Question

The number of additions and multiplications involved in performing Gaussian elimination on any \( n \times n \) upper triangular matrix is of the order:

• A. \( O(n) \)
• B. \( O(n^2) \)
• C. \( O(n^3) \)
• D. \( O(n^4) \)

Hint:

When analyzing the complexity of algorithms like Gaussian elimination, consider the number of operations performed per row and the total number of rows processed. The complexity is often quadratic for matrix operations.

Answer 1

The Correct Option is B

Gaussian elimination is a method for solving systems of linear equations. In the context of an \( n \times n \) upper triangular matrix, we perform row operations to eliminate variables. The number of operations required to perform Gaussian elimination depends on the size of the matrix and the number of elements we need to process.
For an upper triangular matrix, the process involves eliminating variables by subtracting multiples of one row from another. The number of operations per row is linear in the size of the matrix.

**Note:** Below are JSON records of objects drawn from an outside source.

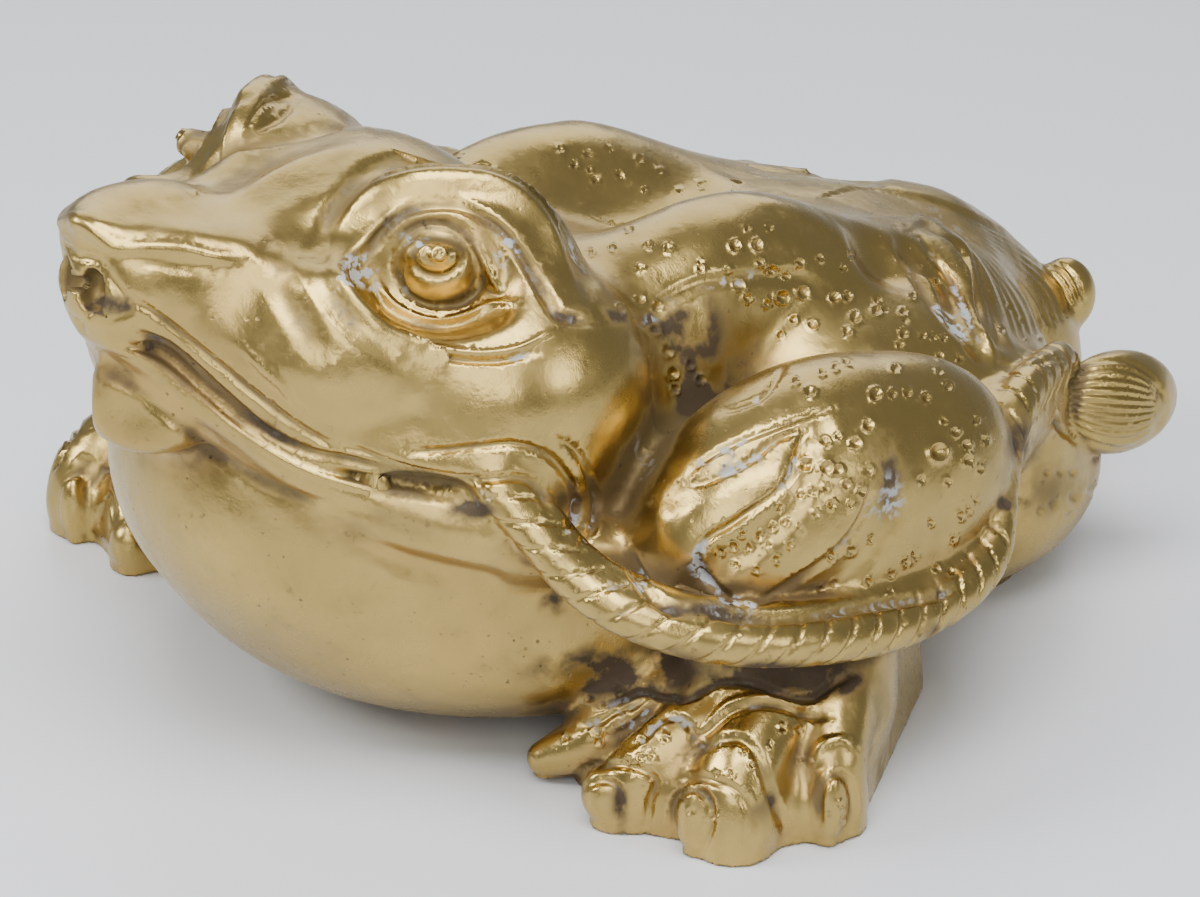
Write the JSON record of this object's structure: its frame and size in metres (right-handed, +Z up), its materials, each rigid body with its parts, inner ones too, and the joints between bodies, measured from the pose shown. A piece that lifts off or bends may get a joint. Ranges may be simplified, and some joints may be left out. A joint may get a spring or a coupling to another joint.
{
  "type": "toad figure",
  "caption": "Crouching toad cast in brass with its head raised, a twisted cord held in the mouth and running back over each arm to a tassel, warts on arms and back.",
  "frame": {"origin": "on the floor under the middle of the casting's bounding box", "axes": "+Z up; the toad faces -Y; its left side is towards +X"},
  "size_m": [0.2859, 0.3252, 0.1518],
  "materials": {
    "brass": "hand-polished cast brass, golden olive, with dark oxide and pale polish left in the recesses"
  },
  "bodies": {
    "root": {"money_toad": "brass"}
  },
  "joints": []
}
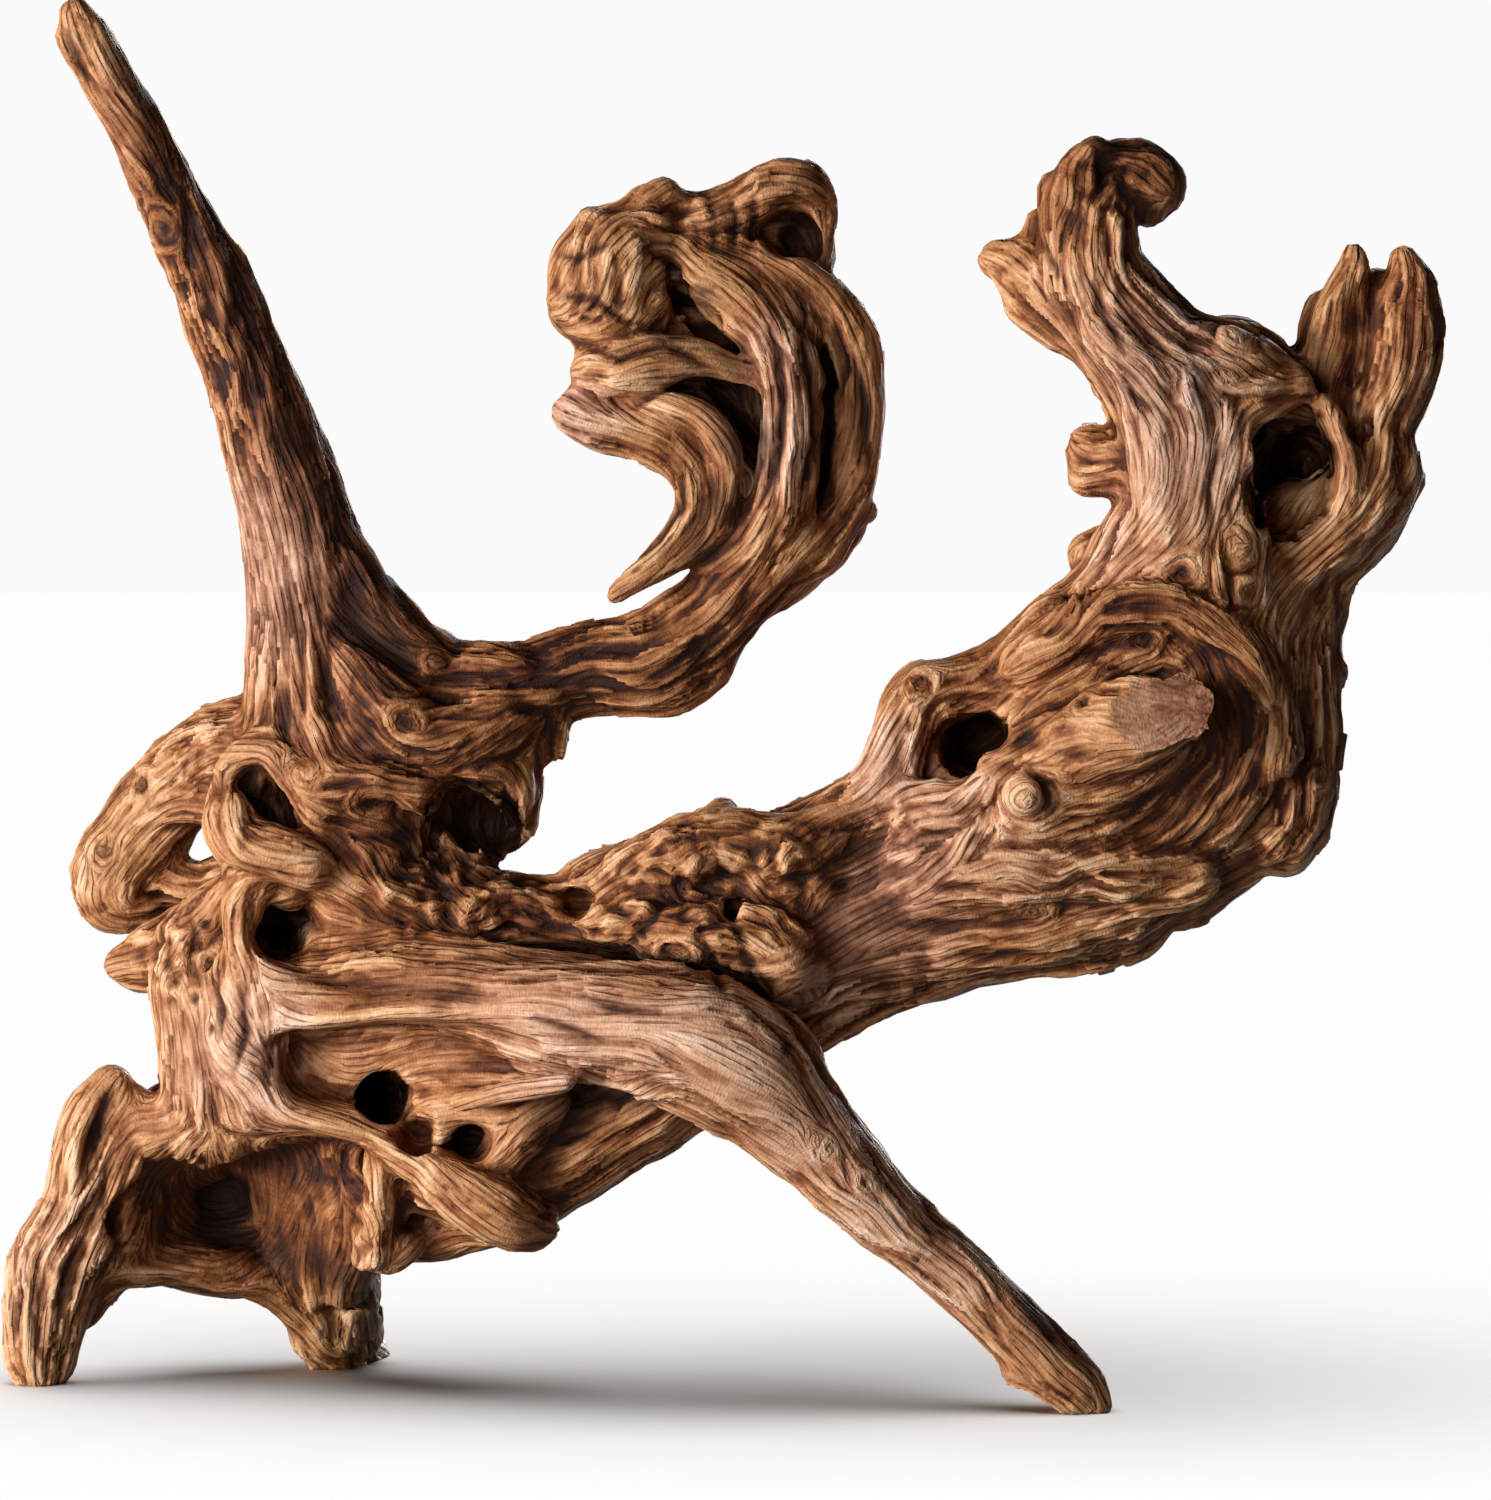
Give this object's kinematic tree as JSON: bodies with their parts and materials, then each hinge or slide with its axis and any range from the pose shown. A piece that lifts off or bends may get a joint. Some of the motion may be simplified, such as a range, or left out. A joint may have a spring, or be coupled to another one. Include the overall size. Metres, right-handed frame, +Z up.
{
  "type": "aquarium driftwood",
  "caption": "Gnarled natural root for an aquarium or terrarium that stands on three feet, with a tall spike, a curled branch and a forked trunk.",
  "frame": {"origin": "centre of the bounding box, at the ground the three feet stand on", "axes": "+Z up, +X to the picture's right, +Y away from the picture's viewer"},
  "size_m": [0.4366, 0.1572, 0.4176],
  "materials": {
    "driftwood": "weathered bare wood, pinkish tan to dark brown"
  },
  "bodies": {
    "root": {"driftwood": "driftwood"}
  },
  "joints": []
}
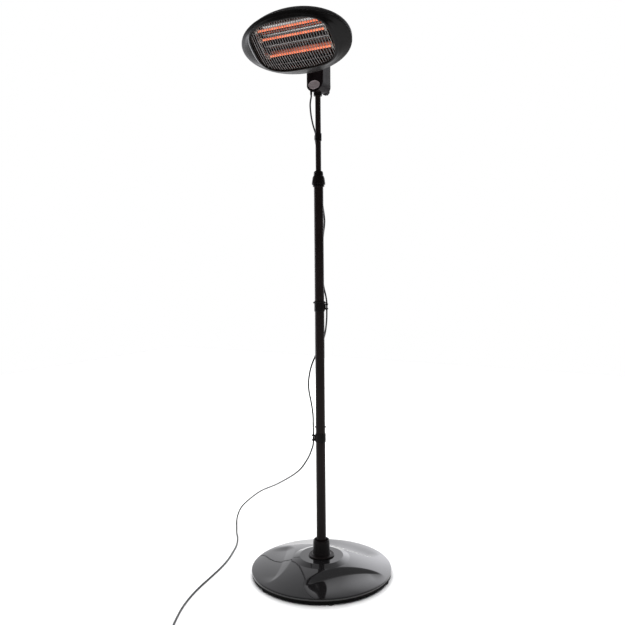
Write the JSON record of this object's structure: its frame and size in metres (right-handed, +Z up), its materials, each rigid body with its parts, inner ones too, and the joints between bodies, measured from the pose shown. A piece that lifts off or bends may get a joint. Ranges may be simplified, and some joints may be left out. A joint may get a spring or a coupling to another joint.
{
  "type": "outdoor heater",
  "caption": "Free-standing electric quartz patio heater: weighted round base, telescopic sectional pole, switch housing and an oval head that tilts and swivels, with a mains lead",
  "frame": {"origin": "under the middle of the round base, on the ground", "axes": "+Z up along the pole, -Y the way the heater head faces, +X along the heating tubes"},
  "size_m": [0.818, 1.0306, 1.966],
  "materials": {
    "black_gloss_plastic": "gloss",
    "black_coat": "satin",
    "black_coat_light": "satin",
    "black_plastic": "satin",
    "inner_black": "matte",
    "iron": "matte",
    "zinc": "satin",
    "rubber": "matte",
    "cord_rubber": "satin",
    "nylon": "satin",
    "badge_silver": "satin",
    "ceramic": "matte",
    "reflector": "polished",
    "grille_chrome": "polished",
    "quartz": "gloss",
    "glow": "matte",
    "brass": "polished"
  },
  "bodies": {
    "stand": {"base_cover": "black_gloss_plastic", "base_plate": "black_coat", "base_weight": "iron", "base_spacer": "zinc", "base_feet": "rubber", "base_bolt": "zinc", "base_nut": "zinc", "base_spigot": "zinc", "pole_socket": "black_plastic", "pole_lower": "black_coat", "pole_middle": "black_coat", "pole_upper": "black_coat", "joint_spigots": "zinc", "coupling_lower": "black_plastic", "coupling_upper": "black_plastic", "joint_screws": "black_coat", "cord_clip_lower": "black_plastic", "cord_clip_upper": "black_plastic", "clamp_body": "black_plastic", "guide_bush": "nylon", "cord_lower": "cord_rubber", "plug_body": "rubber", "plug_pins": "brass"},
    "grip_ring": {"clamp_ring": "black_plastic"},
    "mast": {"mast_tube": "black_coat", "mast_guide": "nylon", "mast_clip": "black_plastic", "cord_upper": "cord_rubber"},
    "housing": {"housing_socket": "black_coat_light", "housing_front": "black_plastic", "housing_rear": "black_plastic", "housing_screws": "zinc", "badge": "badge_silver", "strain_relief": "rubber", "housing_lead": "cord_rubber", "terminal_block": "ceramic", "tip_switch": "black_plastic", "switch_body": "black_plastic", "pivot_bolt": "zinc", "pivot_nut": "zinc", "pivot_spacer": "zinc", "tilt_washers": "rubber"},
    "selector": {"switch_knob": "black_plastic"},
    "lock_screw": {"lock_stem": "zinc"},
    "lock_handle": {"lock_knob": "black_plastic"},
    "head": {"tilt_yoke": "black_coat", "yoke_screws": "zinc", "head_shell": "black_coat_light", "bezel": "black_coat_light", "inner_tray": "inner_black", "reflector": "reflector", "tube_brackets": "zinc", "quartz_tubes": "quartz", "heating_coils": "glow", "tube_caps": "ceramic", "grille_frame": "black_coat", "grille_wires": "grille_chrome", "grille_bars": "grille_chrome", "thermal_cutout": "zinc"}
  },
  "joints": [
    {"name": "clamp_twist", "type": "hinge", "parent": "stand", "child": "grip_ring", "pos_m": [0, 0, 1.407], "axis": [0, 0, 1], "range_deg": [0, 60]},
    {"name": "mast_slide", "type": "slide", "parent": "stand", "child": "mast", "axis": [0, 0, 1], "range_m": [-0.1, 0.1], "deforming": ["cord_lower"]},
    {"name": "head_swivel", "type": "hinge", "parent": "mast", "child": "housing", "pos_m": [0, 0, 1.75], "axis": [0, 0, 1], "range_deg": [-45, 45], "deforming": ["cord_upper"]},
    {"name": "lock_travel", "type": "slide", "parent": "housing", "child": "lock_screw", "axis": [0, 1, 0], "range_m": [0, 0.002]},
    {"name": "lock_turn", "type": "hinge", "parent": "lock_screw", "child": "lock_handle", "pos_m": [0, 0.065, 1.74], "axis": [0, 1, 0], "range_deg": [0, 720]},
    {"name": "heat_select", "type": "hinge", "parent": "housing", "child": "selector", "pos_m": [0, 0.055, 1.806], "axis": [0, 1, 0], "range_deg": [-270, 0]},
    {"name": "head_tilt", "type": "hinge", "parent": "housing", "child": "head", "pos_m": [0, 0.012, 1.85], "axis": [1, 0, 0], "range_deg": [-33, 7]}
  ],
  "couplings": [
    {"joint": "lock_turn", "follows": "lock_travel", "rad_per_m": 6283.2}
  ]
}
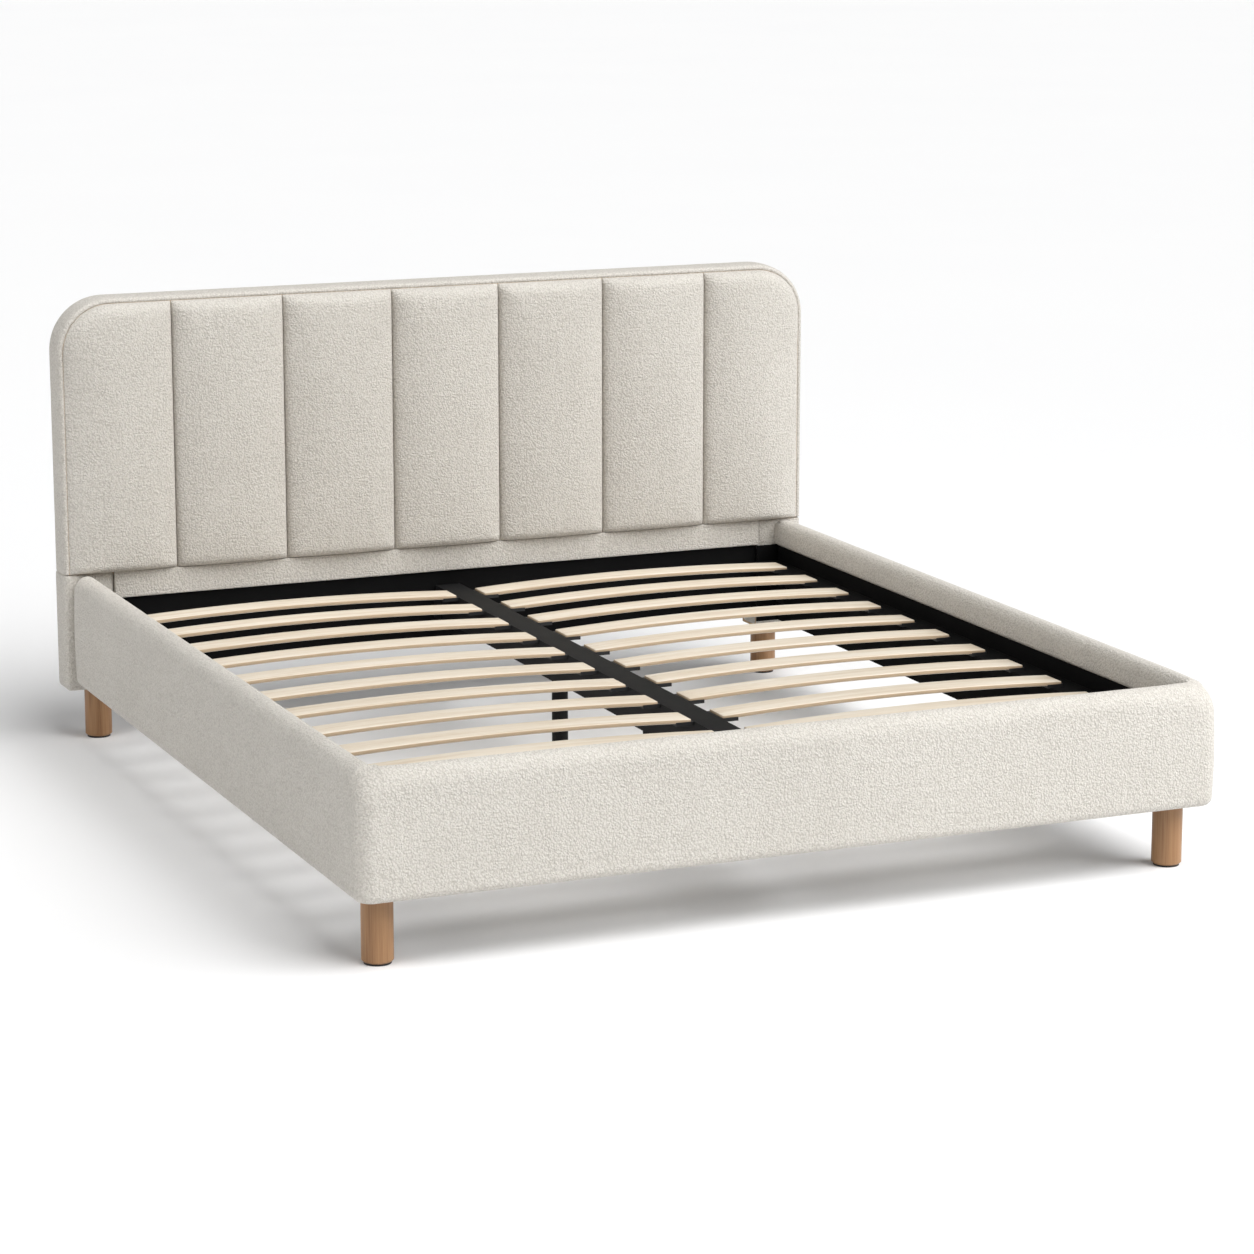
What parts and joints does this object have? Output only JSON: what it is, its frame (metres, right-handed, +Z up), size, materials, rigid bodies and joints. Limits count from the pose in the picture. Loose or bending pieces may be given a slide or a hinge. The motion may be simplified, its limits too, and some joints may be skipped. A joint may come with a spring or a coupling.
{
  "type": "upholstered platform bed",
  "caption": "Upholstered double bed frame with an upright-channelled headboard with rounded corners, padded rails, bowed slats on a centre rail, and round wooden legs.",
  "frame": {"origin": "on the floor, under the middle of the bounding box", "axes": "+X to the right seen from the foot, +Y from the foot to the headboard, +Z up"},
  "size_m": [1.97, 2.174, 1.08],
  "materials": {
    "cream_fabric": "woven, slightly nubbly",
    "frame_timber": "sawn pine",
    "plywood": "unfinished",
    "black_board": "black lining, matt",
    "birch_slat": "satin, bent laminate",
    "black_plastic": "moulded, matt",
    "black_steel": "powder coated, satin",
    "zinc_steel": "zinc plated",
    "oak": "oiled, satin"
  },
  "bodies": {
    "bed_frame": {"centre_leg_1": "black_steel", "centre_leg_2": "black_steel", "centre_rail": "black_steel", "centre_rail_hangers": "black_steel", "corner_blocks": "black_board", "corner_bolts": "zinc_steel", "corner_brackets": "black_steel", "foot_rail_board": "black_board", "foot_rail_cover": "cream_fabric", "head_band": "cream_fabric", "head_rail": "black_board", "headboard_back_cover": "cream_fabric", "headboard_border": "cream_fabric", "headboard_bottom_rail": "frame_timber", "headboard_channel_1": "cream_fabric", "headboard_channel_2": "cream_fabric", "headboard_channel_3": "cream_fabric", "headboard_channel_4": "cream_fabric", "headboard_channel_5": "cream_fabric", "headboard_channel_6": "cream_fabric", "headboard_channel_7": "cream_fabric", "headboard_middle_rail": "frame_timber", "headboard_panel": "plywood", "headboard_stile_left": "frame_timber", "headboard_stile_right": "frame_timber", "headboard_top_rail": "frame_timber", "headboard_wing_left": "cream_fabric", "headboard_wing_right": "cream_fabric", "leg_front_left": "oak", "leg_front_right": "oak", "leg_glides": "black_plastic", "leg_hanger_bolts": "zinc_steel", "leg_plates": "zinc_steel", "leg_rear_left": "oak", "leg_rear_right": "oak", "side_rail_board_left": "black_board", "side_rail_board_right": "black_board", "side_rail_cover_left": "cream_fabric", "side_rail_cover_right": "cream_fabric", "slat_holders_centre": "black_plastic", "slat_holders_side": "black_plastic", "slat_ledge_left": "black_board", "slat_ledge_right": "black_board", "slat_row_01": "birch_slat", "slat_row_02": "birch_slat", "slat_row_03": "birch_slat", "slat_row_04": "birch_slat", "slat_row_05": "birch_slat", "slat_row_06": "birch_slat", "slat_row_07": "birch_slat", "slat_row_08": "birch_slat", "slat_row_09": "birch_slat", "slat_row_10": "birch_slat", "slat_row_11": "birch_slat", "wing_post_left": "frame_timber", "wing_post_right": "frame_timber"},
    "foot_pad_1": {"levelling_pad_1": "black_plastic"},
    "foot_stud_1": {"levelling_stud_1": "zinc_steel"},
    "foot_pad_2": {"levelling_pad_2": "black_plastic"},
    "foot_stud_2": {"levelling_stud_2": "zinc_steel"}
  },
  "joints": [
    {"name": "foot_lift_1", "type": "slide", "parent": "bed_frame", "child": "foot_pad_1", "axis": [0, 0, 1], "range_m": [-0.01, 0.02]},
    {"name": "stud_turn_1", "type": "hinge", "parent": "foot_pad_1", "child": "foot_stud_1", "pos_m": [0, -0.284, 0.006], "axis": [0, 0, 1], "range_deg": [-2400, 4800]},
    {"name": "foot_lift_2", "type": "slide", "parent": "bed_frame", "child": "foot_pad_2", "axis": [0, 0, 1], "range_m": [-0.01, 0.02]},
    {"name": "stud_turn_2", "type": "hinge", "parent": "foot_pad_2", "child": "foot_stud_2", "pos_m": [0, 0.252, 0.006], "axis": [0, 0, 1], "range_deg": [-2400, 4800]}
  ],
  "couplings": [
    {"joint": "stud_turn_1", "follows": "foot_lift_1", "rad_per_m": 4188.8},
    {"joint": "stud_turn_2", "follows": "foot_lift_2", "rad_per_m": 4188.8}
  ]
}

Specifically:
In the first row, we perform \( n-1 \) operations (multiplications and additions).
In the second row, we perform \( n-2 \) operations.
Continuing this pattern, in the last row, we perform 1 operation.
The total number of operations is the sum of the operations for each row:
\[ (n-1) + (n-2) + \cdots + 1 = \frac{n(n-1)}{2} = O(n^2). \]
Thus, the number of additions and multiplications involved in Gaussian elimination is of the order \( O(n^2) \).